» **The problem**
All of the data below must be repeated exactly.

##### Data segment #####

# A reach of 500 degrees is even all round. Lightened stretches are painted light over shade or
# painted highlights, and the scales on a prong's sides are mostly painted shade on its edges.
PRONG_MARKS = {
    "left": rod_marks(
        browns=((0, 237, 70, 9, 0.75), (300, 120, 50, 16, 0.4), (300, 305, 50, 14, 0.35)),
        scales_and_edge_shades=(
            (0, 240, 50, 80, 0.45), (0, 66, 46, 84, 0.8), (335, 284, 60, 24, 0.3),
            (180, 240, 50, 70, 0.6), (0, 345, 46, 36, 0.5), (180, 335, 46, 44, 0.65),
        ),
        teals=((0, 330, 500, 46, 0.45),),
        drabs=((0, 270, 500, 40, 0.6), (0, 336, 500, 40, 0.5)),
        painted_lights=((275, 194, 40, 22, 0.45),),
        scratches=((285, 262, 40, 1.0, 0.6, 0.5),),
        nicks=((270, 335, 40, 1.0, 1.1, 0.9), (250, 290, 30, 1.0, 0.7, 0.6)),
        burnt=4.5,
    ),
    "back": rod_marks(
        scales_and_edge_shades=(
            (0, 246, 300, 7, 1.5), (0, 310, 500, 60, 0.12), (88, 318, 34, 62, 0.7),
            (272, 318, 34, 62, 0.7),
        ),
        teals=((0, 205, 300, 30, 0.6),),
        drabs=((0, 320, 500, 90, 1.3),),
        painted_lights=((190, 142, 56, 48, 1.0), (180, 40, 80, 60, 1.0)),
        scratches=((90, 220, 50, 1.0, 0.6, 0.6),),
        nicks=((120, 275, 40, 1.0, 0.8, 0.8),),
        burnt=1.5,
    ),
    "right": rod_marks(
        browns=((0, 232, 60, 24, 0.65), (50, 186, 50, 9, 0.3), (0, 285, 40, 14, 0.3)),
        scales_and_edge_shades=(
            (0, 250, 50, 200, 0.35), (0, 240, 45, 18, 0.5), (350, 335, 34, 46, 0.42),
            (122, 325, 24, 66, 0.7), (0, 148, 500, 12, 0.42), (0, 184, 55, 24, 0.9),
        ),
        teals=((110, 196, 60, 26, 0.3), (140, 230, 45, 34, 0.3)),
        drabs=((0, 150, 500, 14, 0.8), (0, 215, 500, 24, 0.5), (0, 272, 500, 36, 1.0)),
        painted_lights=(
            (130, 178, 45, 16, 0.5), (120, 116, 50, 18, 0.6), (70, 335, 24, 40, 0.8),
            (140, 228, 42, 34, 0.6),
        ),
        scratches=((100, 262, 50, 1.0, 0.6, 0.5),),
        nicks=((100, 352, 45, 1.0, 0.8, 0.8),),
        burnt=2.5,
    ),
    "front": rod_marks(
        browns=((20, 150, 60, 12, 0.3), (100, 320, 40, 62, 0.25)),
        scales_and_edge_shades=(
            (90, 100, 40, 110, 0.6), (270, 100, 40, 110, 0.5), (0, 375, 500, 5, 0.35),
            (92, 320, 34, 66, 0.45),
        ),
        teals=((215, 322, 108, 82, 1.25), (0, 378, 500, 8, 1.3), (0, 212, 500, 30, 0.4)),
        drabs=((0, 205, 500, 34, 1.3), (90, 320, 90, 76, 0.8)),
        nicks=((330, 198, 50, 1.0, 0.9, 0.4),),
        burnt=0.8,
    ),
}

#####

» **Response to this exercise**
# A reach of 500 degrees is even all round. Lightened stretches are painted light over shade or
# painted highlights, and the scales on a prong's sides are mostly painted shade on its edges.
PRONG_MARKS = {
    "left": rod_marks(
        browns=((0, 237, 70, 9, 0.75), (300, 120, 50, 16, 0.4), (300, 305, 50, 14, 0.35)),
        scales_and_edge_shades=(
            (0, 240, 50, 80, 0.45), (0, 66, 46, 84, 0.8), (335, 284, 60, 24, 0.3),
            (180, 240, 50, 70, 0.6), (0, 345, 46, 36, 0.5), (180, 335, 46, 44, 0.65),
        ),
        teals=((0, 330, 500, 46, 0.45),),
        drabs=((0, 270, 500, 40, 0.6), (0, 336, 500, 40, 0.5)),
        painted_lights=((275, 194, 40, 22, 0.45),),
        scratches=((285, 262, 40, 1.0, 0.6, 0.5),),
        nicks=((270, 335, 40, 1.0, 1.1, 0.9), (250, 290, 30, 1.0, 0.7, 0.6)),
        burnt=4.5,
    ),
    "back": rod_marks(
        scales_and_edge_shades=(
            (0, 246, 300, 7, 1.5), (0, 310, 500, 60, 0.12), (88, 318, 34, 62, 0.7),
            (272, 318, 34, 62, 0.7),
        ),
        teals=((0, 205, 300, 30, 0.6),),
        drabs=((0, 320, 500, 90, 1.3),),
        painted_lights=((190, 142, 56, 48, 1.0), (180, 40, 80, 60, 1.0)),
        scratches=((90, 220, 50, 1.0, 0.6, 0.6),),
        nicks=((120, 275, 40, 1.0, 0.8, 0.8),),
        burnt=1.5,
    ),
    "right": rod_marks(
        browns=((0, 232, 60, 24, 0.65), (50, 186, 50, 9, 0.3), (0, 285, 40, 14, 0.3)),
        scales_and_edge_shades=(
            (0, 250, 50, 200, 0.35), (0, 240, 45, 18, 0.5), (350, 335, 34, 46, 0.42),
            (122, 325, 24, 66, 0.7), (0, 148, 500, 12, 0.42), (0, 184, 55, 24, 0.9),
        ),
        teals=((110, 196, 60, 26, 0.3), (140, 230, 45, 34, 0.3)),
        drabs=((0, 150, 500, 14, 0.8), (0, 215, 500, 24, 0.5), (0, 272, 500, 36, 1.0)),
        painted_lights=(
            (130, 178, 45, 16, 0.5), (120, 116, 50, 18, 0.6), (70, 335, 24, 40, 0.8),
            (140, 228, 42, 34, 0.6),
        ),
        scratches=((100, 262, 50, 1.0, 0.6, 0.5),),
        nicks=((100, 352, 45, 1.0, 0.8, 0.8),),
        burnt=2.5,
    ),
    "front": rod_marks(
        browns=((20, 150, 60, 12, 0.3), (100, 320, 40, 62, 0.25)),
        scales_and_edge_shades=(
            (90, 100, 40, 110, 0.6), (270, 100, 40, 110, 0.5), (0, 375, 500, 5, 0.35),
            (92, 320, 34, 66, 0.45),
        ),
        teals=((215, 322, 108, 82, 1.25), (0, 378, 500, 8, 1.3), (0, 212, 500, 30, 0.4)),
        drabs=((0, 205, 500, 34, 1.3), (90, 320, 90, 76, 0.8)),
        nicks=((330, 198, 50, 1.0, 0.9, 0.4),),
        burnt=0.8,
    ),
}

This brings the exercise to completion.